As far as I can tell, no one is doing so; they are just removing depreciated sources and leaving a fact tag on material that lacked a valid source (which is what fact tags are for) so the statement can be properly-cited in the future. The fear you're expressing here (that the text will later be deleted) is entirely hypothetical... and if you're deeply worried, your time would be better-spent finding valid sources for those unsourced statements rather than trying to throw red tape in the face of people who are making commendable efforts to improve our sources by removing depreciated sources according to the RFCs requiring such removals. --Aquillion (talk) 21:35, 13 October 2020 (UTC)
- Its procedural not political, editorial independence is one of the core components of our reliability policy. China currently does not tolerate or allow editorial independence on the mainland (HK is for now an exception to the rule). I guess technically I was wrong, there is another solution: we could completely change our reliability policy. Why that would be more reasonable than the Chinese government allowing their citizens basic human rights is beyond me though. Horse Eye's Back (talk) 19:00, 13 October 2020 (UTC)
- Your comment directly above mine was overtly political. We can't influence Chinese government policy. That doesn't mean we should remove large amounts of simple, factual material like which cities a given airline serves. Proposing Chinese governmental reform doesn't do anything to address the concerns I've raised here. -Thucydides411 (talk) 18:04, 13 October 2020 (UTC)
- Exactly, we have no influence over their media policies, we only react to them. The point I just expressed is not political, it wasn’t even close. On a side note please retract your WP:aspersions that I am engaged in tendentious editing or provide diffs which support your argument, thats just about the most serious accusation that can be leveled at a WP editor by another. Horse Eye's Back (talk) 16:18, 13 October 2020 (UTC)
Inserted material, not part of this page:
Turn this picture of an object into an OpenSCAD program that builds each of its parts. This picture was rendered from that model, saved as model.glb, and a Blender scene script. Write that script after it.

- Wikipedia has no influence over the Chinese government's media policies, and one of my concerns here is indeed that deprecation RfCs are being used to make the political point you just expressed, regardless of the impact on the encyclopedia. -Thucydides411 (talk) 16:05, 13 October 2020 (UTC)
- Oppose - this is an attempt to relitigate the RFC deprecating CGTN. If you want to un-deprecate CGTN, you need to start an RFC with any chance of doing so - David Gerard (talk) 15:02, 13 October 2020 (UTC)
- This isn't an RfC, so I don't know what you're opposing. I'm asking for Wikipedians to consider the effects of some recent RfCs, which are now becoming apparent, and which I believe are quite different from what most commenters at the RfCs would have intended. Additionally, this is about a number of sources. I gave examples from the Global Times, but I could also give examples from Xinhua. -Thucydides411 (talk) 16:02, 13 October 2020 (UTC)
- Well I have, and I agree with it.Slatersteven (talk) 16:29, 13 October 2020 (UTC)
- @David Gerard: I'm guessing you mean Global Times rather than CGTN (which wasn't mentioned here, although both are deprecated)? — MarkH21talk 21:52, 13 October 2020 (UTC)
- This isn't an RfC, so I don't know what you're opposing. I'm asking for Wikipedians to consider the effects of some recent RfCs, which are now becoming apparent, and which I believe are quite different from what most commenters at the RfCs would have intended. Additionally, this is about a number of sources. I gave examples from the Global Times, but I could also give examples from Xinhua. -Thucydides411 (talk) 16:02, 13 October 2020 (UTC)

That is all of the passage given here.